Some right-leaning news outlets seemed to accept the Trump loss, but often inconsistently and halfheartedly.

An article on NewsBusters, a conservative site focused on the media industry, argued that the election would have gone the president’s way if the press had been tougher on Mr. Biden. “It is an indisputable fact that the media stole the election,” Brent Bozell, the site’s publisher, wrote in the article, published on Monday. “The American electorate was intentionally kept in the dark.”

The Blaze, a website started by the conservative media personality Glenn Beck, referred to Mr. Biden in various ways this week. In one article, it called him the “Democratic presidential nominee Joe Biden” and said that “the media” had declared him “the president-elect”; in another, it said he was “projected to win the election.”

The right-wing cable network One America News, in a video posted on YouTube on Tuesday, falsely stated that Mr. Biden had lost the election and accused Democrats of “trying to take the White House by manipulation and the force of the media.” YouTube tagged the video with a note that the race had been called for Mr. Biden.

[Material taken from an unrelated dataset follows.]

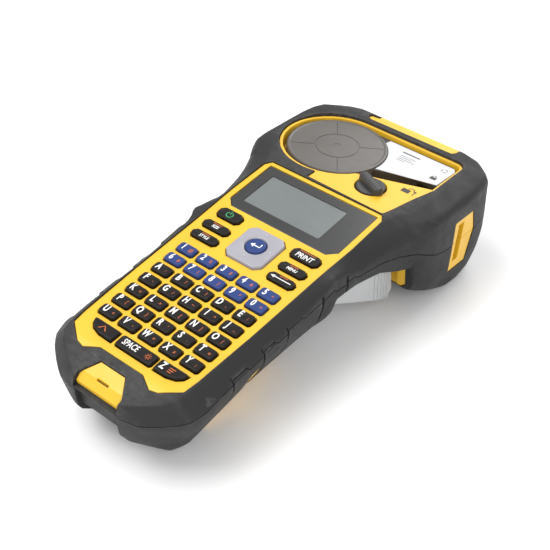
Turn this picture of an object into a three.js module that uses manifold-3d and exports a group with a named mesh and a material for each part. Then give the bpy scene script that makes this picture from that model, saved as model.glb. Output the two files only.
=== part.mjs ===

Some of the right-wing sites’ postelection coverage has hit on the same theme: a frustration with Fox News, which projected Mr. Biden as the winner at 11:40 a.m. on Saturday and whose anchors have referred to him as the president-elect. “What is happening to Fox News?” was how a writer for PJ Media put it in an article on Monday, after the Fox News anchor Neal Cavuto broke away from live coverage of a White House briefing on the supposed vote fraud.

In its video on Tuesday, One America News called Fox News a “radical left media outlet,” although the network’s prime-time hosts have consistently boosted Mr. Trump, even offering support for his false postelection claims.